Rivera charged his colleagues even left him alone in a blaze more than once, a dangerous breach of FDNY protocol.

The abuse continued, according to allegations in Rivera’s suit, with firefighters defacing bulletin board pictures of him by drawing whiskers and a rat face on them.

They refused to swap shifts with him, a common FDNY practice, and didn’t acknowledge the death of his 106-year-old grandmother, a major figure in his life.

His name was also removed from the daily shift assignments, he said. When he actually carved it into a wooden board, it was whittled out.
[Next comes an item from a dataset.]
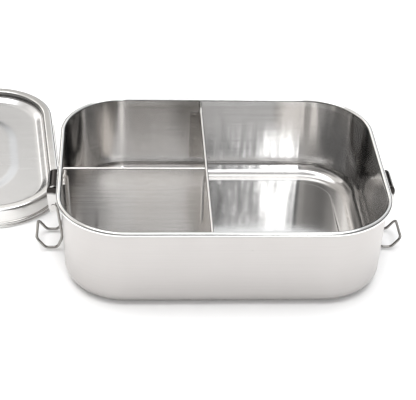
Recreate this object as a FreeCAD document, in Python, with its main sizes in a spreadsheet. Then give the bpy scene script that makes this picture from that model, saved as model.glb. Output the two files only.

When he wrote it in marker, it was blacked out, he says.

At the same time Rivera was allegedly suffering at Ladder 35, so was another firefighter — who filed his own discrimination lawsuit against the FDNY last year.

Rookie Firefighter Gordon Springs has claimed he was sexually assaulted in May 2015 by a more senior smoke-eater, who allegedly forced the probie to get on a workout bench at the firehouse gym and then placed his genitals on Springs’ forehead.

A few months later, in August, Springs was also “bucketed” at Ladder 35, according to court documents.

The probie was ordered to climb a 20-foot pole, only to have dirty mop water dumped on his head. Unable to keep his grip, Springs fell.

Rivera said he wasn’t present for either of the alleged incidents with Springs. By then, he had sought counseling to deal with his mounting anxiety, depression and insomnia, he says.

His union rep told Rivera he was hated and would have to transfer, but Rivera knew that wasn’t a solution.

“I know how it works, because I’ve seen it in action. The firefighters will call around to any house you go to,” he said. “They’ll call up and say, ‘Let me tell you about the POS (piece of s--t) you’re about to get.’ Once you are labeled in the FDNY, it’s for life.”

As the situation deteriorated, Rivera says, he had several ugly confrontations with other firefighters — with one calling him a “spic.” He said he was still left alone at fires — against all FDNY training.

But even when he reported it up the chain of command, the complaints went nowhere, he said.

The FDNY did take one step to discipline the firefighter who Rivera said was the main instigator against him, Rivera says.

In December 2015, the department moved the firefighter to Engine 23, the firehouse closest to Ladder 35 and still in the same battalion, meaning both companies responded to the same calls, Rivera says.

After another shouting match in April 2016 — when a much younger firefighter allegedly yelled to him that “You’re a nobody,” and lunged at him — Rivera went out on medical leave, he says. In a May 2017 letter to Commissioner Nigro, FDNY chief medical officer Kerry Kelly outlined Rivera’s workplace issues and confirmed the PTSD diagnosis.

Rivera, who retired for good this past Jan. 10, says he did not want to give up his job.

But knowing the culture of the FDNY, he says, he could see no other way out.

“Some people came to me privately and expressed empathy for what I was going through, but nobody would challenge the pack or stop the hazing behavior. Nothing changed, things just got worse,” he said.

The FDNY’s Equal Employment Opportunity office did open an investigation into Ladder 35 and found some of the claims credible, prompting a probe from its Bureau of Investigations and Trials and some disciplinary measures.

“The department has a strict anti-hazing/anti-bullying policy and investigated these allegations once a formal complaint was made,” said spokesman Frank Gribbon.

Rebekah Cook-Mack, an attorney with Levy Ratner who is handling Rivera’s case, said he’s seeking lost wages and compensatory damages for emotional distress from the city.

“Rivera was a successful firefighter serving our city with pride, until his promising career was destroyed by people who resent the racial integration of the FDNY. This lawsuit is about getting justice for him and changing the culture that permits this type of harassment to occur in the first place,” she said.